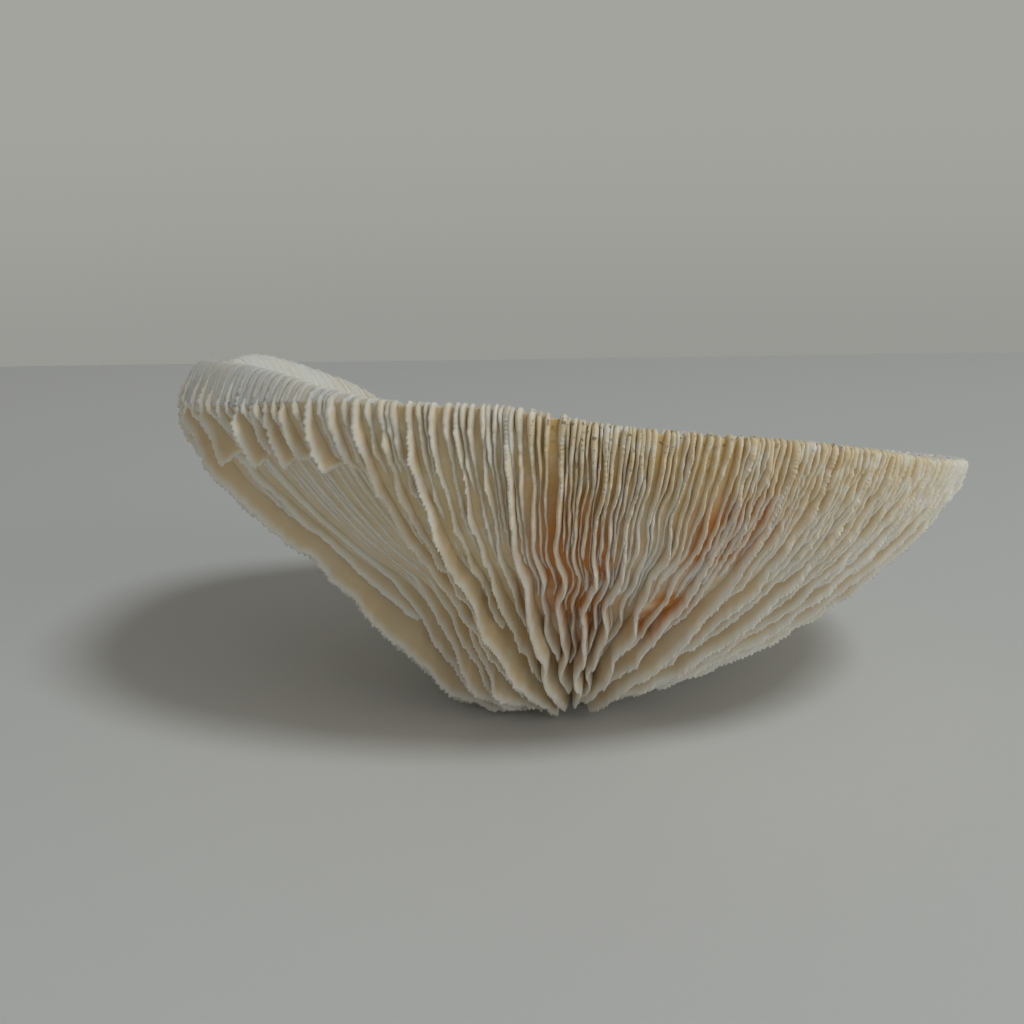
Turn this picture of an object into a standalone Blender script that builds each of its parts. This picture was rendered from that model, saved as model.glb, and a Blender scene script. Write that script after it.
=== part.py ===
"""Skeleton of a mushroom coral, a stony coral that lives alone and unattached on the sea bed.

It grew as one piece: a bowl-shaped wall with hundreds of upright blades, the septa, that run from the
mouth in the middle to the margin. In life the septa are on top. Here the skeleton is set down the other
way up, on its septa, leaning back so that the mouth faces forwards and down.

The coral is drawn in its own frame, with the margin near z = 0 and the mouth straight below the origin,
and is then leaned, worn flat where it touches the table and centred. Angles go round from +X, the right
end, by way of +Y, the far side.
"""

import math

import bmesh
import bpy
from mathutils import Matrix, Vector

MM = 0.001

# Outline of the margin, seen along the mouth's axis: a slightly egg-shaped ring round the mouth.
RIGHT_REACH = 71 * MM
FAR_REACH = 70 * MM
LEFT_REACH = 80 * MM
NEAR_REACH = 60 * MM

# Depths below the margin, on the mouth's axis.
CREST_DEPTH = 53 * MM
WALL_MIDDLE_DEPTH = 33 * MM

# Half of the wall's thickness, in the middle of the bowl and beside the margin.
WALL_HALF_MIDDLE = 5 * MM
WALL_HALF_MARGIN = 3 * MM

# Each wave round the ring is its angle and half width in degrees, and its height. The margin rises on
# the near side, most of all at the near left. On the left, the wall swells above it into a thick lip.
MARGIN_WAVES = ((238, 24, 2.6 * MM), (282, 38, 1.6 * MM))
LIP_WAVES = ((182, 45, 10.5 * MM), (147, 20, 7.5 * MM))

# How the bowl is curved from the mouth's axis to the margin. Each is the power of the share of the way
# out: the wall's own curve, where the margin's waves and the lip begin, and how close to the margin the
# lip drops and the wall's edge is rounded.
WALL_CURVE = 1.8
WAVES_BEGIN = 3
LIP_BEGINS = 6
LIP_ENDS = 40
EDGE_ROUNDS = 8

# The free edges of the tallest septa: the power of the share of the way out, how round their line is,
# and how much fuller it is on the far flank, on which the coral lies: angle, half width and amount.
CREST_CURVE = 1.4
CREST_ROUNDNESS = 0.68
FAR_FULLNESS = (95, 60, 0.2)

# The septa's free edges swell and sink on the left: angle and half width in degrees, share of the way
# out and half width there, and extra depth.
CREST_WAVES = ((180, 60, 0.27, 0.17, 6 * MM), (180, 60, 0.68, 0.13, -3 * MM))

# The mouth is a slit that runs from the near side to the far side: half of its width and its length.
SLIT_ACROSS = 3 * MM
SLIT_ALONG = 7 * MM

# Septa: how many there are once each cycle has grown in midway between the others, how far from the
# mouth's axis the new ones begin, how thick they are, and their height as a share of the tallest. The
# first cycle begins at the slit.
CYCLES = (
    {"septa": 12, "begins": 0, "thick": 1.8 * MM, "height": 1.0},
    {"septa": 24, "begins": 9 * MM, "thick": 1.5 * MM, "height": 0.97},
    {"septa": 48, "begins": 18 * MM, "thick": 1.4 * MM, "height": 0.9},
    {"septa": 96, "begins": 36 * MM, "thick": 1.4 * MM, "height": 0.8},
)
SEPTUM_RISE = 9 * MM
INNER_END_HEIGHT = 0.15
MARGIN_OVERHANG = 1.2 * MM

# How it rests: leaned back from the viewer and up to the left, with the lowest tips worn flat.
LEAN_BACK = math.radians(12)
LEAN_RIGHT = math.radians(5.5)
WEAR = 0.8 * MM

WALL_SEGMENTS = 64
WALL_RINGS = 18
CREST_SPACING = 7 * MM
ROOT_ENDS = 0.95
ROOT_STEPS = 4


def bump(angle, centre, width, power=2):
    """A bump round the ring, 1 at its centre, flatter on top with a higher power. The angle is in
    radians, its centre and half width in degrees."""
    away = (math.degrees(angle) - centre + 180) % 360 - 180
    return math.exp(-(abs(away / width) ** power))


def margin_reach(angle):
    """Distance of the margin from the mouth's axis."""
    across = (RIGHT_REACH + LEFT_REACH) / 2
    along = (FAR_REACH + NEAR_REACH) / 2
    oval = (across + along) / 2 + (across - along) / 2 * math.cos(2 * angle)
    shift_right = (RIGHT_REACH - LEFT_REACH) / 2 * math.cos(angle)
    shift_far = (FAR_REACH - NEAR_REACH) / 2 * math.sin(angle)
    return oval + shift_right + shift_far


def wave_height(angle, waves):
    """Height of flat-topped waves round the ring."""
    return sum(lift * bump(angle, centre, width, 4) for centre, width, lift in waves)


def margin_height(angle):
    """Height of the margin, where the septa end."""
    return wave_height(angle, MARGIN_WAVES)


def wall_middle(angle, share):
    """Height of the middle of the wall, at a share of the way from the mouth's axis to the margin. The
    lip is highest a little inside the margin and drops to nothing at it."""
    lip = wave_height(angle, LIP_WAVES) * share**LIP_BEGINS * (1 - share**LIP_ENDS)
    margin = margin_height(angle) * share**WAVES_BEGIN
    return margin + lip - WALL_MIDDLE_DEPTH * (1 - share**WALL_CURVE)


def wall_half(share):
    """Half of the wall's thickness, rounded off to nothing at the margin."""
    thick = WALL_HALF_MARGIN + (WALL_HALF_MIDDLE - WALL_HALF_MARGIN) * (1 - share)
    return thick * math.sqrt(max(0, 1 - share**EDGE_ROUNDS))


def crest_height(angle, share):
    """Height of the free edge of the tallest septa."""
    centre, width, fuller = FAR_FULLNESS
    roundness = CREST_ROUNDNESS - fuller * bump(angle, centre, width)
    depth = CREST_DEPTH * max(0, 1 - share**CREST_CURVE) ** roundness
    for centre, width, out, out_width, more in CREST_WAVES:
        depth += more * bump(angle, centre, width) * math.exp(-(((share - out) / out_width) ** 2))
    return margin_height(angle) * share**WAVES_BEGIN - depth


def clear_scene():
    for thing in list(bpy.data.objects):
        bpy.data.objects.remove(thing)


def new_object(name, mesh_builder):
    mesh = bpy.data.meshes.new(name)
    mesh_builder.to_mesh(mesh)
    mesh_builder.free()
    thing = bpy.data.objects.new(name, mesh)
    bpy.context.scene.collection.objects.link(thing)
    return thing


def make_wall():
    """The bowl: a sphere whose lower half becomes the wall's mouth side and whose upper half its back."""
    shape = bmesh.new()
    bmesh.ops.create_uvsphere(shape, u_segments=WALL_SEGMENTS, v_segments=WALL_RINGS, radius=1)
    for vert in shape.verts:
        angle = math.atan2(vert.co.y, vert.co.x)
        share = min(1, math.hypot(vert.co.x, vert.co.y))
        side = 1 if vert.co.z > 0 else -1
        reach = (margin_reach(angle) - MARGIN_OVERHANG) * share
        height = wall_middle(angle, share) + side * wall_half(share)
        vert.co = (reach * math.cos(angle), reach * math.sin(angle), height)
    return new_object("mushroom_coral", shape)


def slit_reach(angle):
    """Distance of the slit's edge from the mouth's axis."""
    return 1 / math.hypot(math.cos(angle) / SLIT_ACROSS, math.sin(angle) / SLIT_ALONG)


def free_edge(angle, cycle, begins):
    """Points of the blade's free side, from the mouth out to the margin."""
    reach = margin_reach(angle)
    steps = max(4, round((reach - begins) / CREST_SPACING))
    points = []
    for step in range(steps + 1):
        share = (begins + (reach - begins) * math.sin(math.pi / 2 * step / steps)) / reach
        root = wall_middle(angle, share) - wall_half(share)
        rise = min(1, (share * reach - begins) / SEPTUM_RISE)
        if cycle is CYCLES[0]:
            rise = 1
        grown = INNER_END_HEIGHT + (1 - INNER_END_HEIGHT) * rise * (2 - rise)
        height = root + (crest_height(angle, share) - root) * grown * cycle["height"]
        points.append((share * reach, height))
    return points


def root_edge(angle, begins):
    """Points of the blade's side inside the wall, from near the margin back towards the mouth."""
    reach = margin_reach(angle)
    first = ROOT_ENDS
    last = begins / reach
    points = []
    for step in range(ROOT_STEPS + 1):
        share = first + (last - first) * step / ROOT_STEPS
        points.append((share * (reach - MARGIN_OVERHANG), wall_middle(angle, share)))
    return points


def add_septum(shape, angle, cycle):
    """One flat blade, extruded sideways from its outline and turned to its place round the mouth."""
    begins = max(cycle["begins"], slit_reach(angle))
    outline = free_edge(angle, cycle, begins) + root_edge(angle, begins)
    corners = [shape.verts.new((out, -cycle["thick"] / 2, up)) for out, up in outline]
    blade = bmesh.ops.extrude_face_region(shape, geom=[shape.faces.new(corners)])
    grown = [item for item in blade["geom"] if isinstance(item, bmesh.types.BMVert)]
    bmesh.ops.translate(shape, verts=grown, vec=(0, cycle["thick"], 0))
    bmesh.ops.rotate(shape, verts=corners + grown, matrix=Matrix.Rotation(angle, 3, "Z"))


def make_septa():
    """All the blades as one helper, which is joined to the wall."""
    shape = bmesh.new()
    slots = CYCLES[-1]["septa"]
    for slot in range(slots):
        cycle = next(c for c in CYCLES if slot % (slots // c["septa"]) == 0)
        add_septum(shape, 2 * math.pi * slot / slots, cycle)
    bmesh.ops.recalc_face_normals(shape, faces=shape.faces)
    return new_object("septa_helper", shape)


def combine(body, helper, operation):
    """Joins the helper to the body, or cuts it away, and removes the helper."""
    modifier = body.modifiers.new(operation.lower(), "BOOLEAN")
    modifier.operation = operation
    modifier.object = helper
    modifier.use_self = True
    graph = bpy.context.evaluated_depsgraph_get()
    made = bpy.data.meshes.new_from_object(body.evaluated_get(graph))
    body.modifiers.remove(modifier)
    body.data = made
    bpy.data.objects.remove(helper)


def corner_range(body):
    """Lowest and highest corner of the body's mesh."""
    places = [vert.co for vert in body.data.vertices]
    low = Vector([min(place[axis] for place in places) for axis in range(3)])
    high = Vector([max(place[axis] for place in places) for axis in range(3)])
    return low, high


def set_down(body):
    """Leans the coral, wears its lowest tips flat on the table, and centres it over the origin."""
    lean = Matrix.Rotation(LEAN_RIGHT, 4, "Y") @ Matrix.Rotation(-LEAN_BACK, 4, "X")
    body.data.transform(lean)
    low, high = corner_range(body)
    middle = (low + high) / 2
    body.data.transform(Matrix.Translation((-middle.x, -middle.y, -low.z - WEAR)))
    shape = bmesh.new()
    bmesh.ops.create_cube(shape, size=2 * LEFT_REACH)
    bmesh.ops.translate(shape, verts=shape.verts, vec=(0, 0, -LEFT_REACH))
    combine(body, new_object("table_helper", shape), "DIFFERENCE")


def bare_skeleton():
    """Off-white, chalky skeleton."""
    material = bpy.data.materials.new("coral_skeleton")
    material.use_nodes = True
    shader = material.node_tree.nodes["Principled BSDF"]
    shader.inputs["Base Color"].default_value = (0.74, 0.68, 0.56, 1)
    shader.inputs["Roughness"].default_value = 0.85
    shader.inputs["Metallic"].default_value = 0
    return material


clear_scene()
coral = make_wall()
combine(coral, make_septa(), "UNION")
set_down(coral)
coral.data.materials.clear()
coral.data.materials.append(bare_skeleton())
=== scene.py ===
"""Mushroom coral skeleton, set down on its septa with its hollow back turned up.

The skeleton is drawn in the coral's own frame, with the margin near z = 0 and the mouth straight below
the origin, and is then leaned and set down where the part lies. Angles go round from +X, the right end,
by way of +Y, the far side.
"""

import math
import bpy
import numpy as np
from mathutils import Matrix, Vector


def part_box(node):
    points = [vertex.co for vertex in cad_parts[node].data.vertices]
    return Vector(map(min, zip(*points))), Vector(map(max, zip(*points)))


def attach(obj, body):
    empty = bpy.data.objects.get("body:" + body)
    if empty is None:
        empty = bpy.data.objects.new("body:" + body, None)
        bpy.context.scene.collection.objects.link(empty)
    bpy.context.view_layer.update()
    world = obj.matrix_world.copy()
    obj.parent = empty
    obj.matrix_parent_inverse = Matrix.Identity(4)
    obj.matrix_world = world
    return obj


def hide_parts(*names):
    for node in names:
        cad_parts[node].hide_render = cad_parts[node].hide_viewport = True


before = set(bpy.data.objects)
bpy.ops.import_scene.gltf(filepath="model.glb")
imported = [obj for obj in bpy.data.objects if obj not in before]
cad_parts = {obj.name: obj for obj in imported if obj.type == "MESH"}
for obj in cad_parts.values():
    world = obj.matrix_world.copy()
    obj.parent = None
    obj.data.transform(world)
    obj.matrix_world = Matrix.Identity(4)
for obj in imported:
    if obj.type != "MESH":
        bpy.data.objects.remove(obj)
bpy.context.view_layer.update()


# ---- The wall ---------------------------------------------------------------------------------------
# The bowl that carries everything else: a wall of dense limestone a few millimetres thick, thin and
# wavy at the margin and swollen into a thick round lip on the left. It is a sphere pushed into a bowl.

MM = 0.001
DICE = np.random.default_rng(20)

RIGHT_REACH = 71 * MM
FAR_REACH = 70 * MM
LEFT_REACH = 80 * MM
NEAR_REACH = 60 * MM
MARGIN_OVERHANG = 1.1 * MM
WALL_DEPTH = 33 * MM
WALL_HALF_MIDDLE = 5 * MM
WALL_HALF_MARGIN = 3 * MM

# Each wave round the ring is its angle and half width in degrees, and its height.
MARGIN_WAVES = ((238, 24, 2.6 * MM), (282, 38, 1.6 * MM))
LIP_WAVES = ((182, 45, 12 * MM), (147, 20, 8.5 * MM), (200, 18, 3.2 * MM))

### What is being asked
Each line from the line containing "0.68, 0.56, 1)" through the line containing "back turned up." is to be transcribed exactly, and no other line.

### Problem solution
    shader.inputs["Base Color"].default_value = (0.74, 0.68, 0.56, 1)
    shader.inputs["Roughness"].default_value = 0.85
    shader.inputs["Metallic"].default_value = 0
    return material


clear_scene()
coral = make_wall()
combine(coral, make_septa(), "UNION")
set_down(coral)
coral.data.materials.clear()
coral.data.materials.append(bare_skeleton())
=== scene.py ===
"""Mushroom coral skeleton, set down on its septa with its hollow back turned up.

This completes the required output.